Hansen, L. (2000) ‘Gender, Nation, Rape: Bosnia and the Construction of Security’, International Feminist Journal of Politics, Vol. 3:1, 55-57.
- Article examines whether wartime sexual violence should be considered an individual problem exacerbated by war or a collective security problem.
- Besides Hansen, three common perceptions of Bosnian rapes developed:
- Rape as a common problem during wartime and therefore did not require international intervention in Bosnia as opposed to elsewhere. [Realist]
- Rape as an act of the Serbian government against the Bosnian people, requiring intervention. [National]
- Rape as an act of various patriarchal governments and institutions against the women of the Balkans, requiring intervention of behalf of women. [Gendered]
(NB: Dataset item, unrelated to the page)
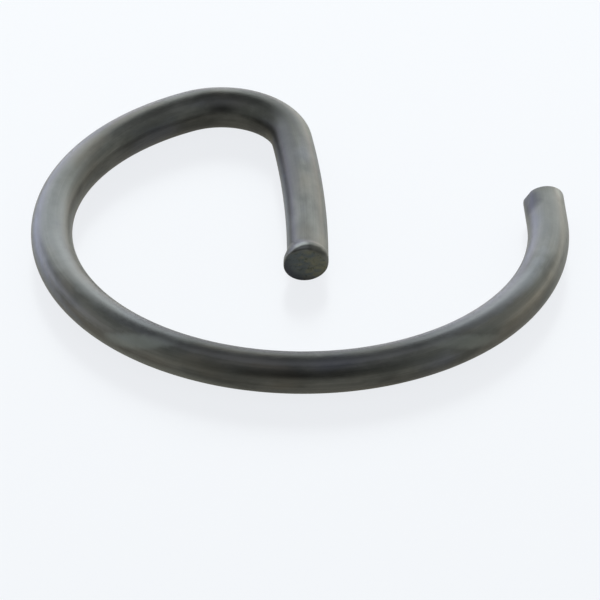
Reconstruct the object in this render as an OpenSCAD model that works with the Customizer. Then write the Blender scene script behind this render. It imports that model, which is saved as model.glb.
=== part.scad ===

- There is a debate within security studies about whether to expand the role of the field to include security within states or among persons. (Krause and Williams 1996: 229–30; Buzan et al. 1998)
- Some have also suggested work about the security of citizens threatened by their own state. (Booth 1991).
- Generally peacetime rape may be considered partially the 'fault' of the victim, whereas this is rarely the case in the conceptualization of wartime rape.
- The issues become more complex b/c the issue of paramilitaries come into play. Basically, 'are rapes committed by off-duty military personnel still war crimes or are they individual crimes?'.
- The national interpretation of the wartime sexual violence tends to indicate that the crimes of Bosniak or Croat forces are different from the Serbs not only in number, but also the fundamental character of the violence.
- The gendered interpretation does not line up w/ testimony of Bosnian women, who talk about the assaults and violence in terms of nationalized terms, rather than gendered.